▶ **Your goal**: Review the listing and copy each line that holds the word "behind".

▶ **Data to use**:
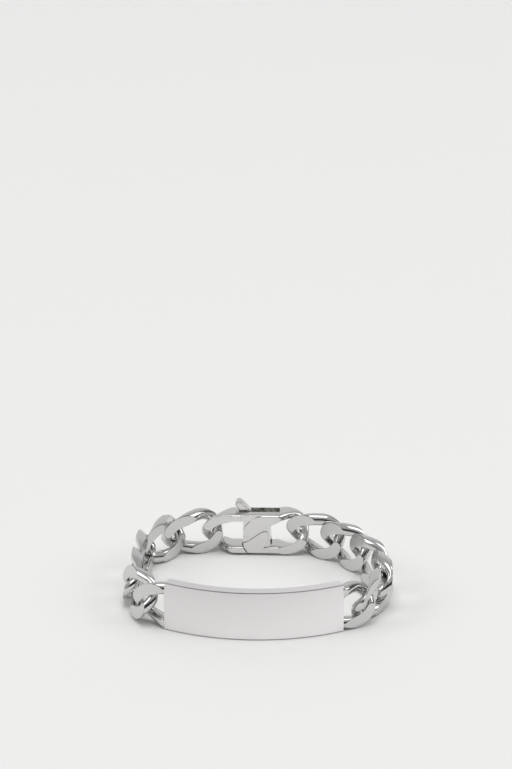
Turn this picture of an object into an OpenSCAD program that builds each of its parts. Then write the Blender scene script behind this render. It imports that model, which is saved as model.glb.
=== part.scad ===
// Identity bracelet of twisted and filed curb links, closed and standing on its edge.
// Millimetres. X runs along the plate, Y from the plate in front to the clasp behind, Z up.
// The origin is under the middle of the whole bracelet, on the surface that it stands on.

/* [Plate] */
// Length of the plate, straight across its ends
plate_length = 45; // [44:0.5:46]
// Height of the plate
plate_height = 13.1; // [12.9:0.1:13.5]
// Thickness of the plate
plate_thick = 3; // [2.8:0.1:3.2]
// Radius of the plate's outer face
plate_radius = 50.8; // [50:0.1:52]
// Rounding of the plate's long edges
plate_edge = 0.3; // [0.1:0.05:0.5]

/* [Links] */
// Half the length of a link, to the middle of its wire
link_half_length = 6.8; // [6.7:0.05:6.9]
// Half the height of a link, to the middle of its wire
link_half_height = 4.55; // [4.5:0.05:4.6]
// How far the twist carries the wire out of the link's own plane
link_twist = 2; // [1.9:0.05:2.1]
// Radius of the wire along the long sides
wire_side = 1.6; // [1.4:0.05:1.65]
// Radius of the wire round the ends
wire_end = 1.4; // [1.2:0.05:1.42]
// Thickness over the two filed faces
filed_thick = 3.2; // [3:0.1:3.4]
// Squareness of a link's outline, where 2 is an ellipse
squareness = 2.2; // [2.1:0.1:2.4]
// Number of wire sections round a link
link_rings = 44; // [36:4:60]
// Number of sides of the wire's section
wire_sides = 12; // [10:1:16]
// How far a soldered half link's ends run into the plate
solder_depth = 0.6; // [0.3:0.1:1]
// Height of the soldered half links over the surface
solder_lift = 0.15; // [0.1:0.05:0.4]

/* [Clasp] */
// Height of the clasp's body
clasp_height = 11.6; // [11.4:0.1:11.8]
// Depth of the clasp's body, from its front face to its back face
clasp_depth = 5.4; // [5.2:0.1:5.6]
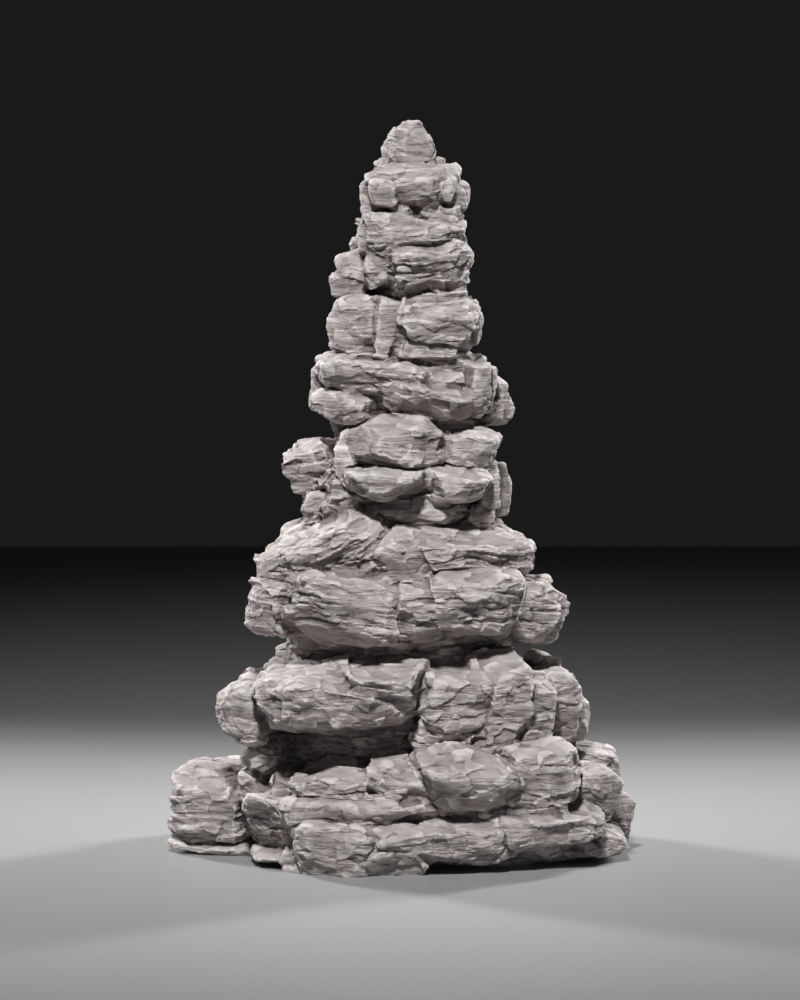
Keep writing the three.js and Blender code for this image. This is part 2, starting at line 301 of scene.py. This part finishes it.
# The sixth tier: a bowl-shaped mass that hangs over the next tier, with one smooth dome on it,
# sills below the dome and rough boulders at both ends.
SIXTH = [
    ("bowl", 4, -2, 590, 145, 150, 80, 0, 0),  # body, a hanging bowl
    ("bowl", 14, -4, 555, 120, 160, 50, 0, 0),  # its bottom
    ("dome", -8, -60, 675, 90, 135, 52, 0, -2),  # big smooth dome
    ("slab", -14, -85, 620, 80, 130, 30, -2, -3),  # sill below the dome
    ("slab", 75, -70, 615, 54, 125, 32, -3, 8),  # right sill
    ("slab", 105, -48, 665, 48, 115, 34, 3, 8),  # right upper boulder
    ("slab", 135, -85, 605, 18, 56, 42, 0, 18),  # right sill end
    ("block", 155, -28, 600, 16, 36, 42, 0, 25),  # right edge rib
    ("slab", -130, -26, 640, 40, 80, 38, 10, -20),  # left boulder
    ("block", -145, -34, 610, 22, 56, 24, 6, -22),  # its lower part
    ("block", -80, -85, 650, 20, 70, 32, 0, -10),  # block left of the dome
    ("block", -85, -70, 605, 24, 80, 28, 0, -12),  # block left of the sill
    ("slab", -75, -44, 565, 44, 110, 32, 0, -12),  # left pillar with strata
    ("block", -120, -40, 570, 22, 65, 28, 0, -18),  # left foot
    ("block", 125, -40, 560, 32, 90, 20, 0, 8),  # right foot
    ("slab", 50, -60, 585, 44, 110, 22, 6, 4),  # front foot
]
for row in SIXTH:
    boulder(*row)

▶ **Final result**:
Turn this picture of an object into an OpenSCAD program that builds each of its parts. Then write the Blender scene script behind this render. It imports that model, which is saved as model.glb.
// Millimetres. X runs along the plate, Y from the plate in front to the clasp behind, Z up.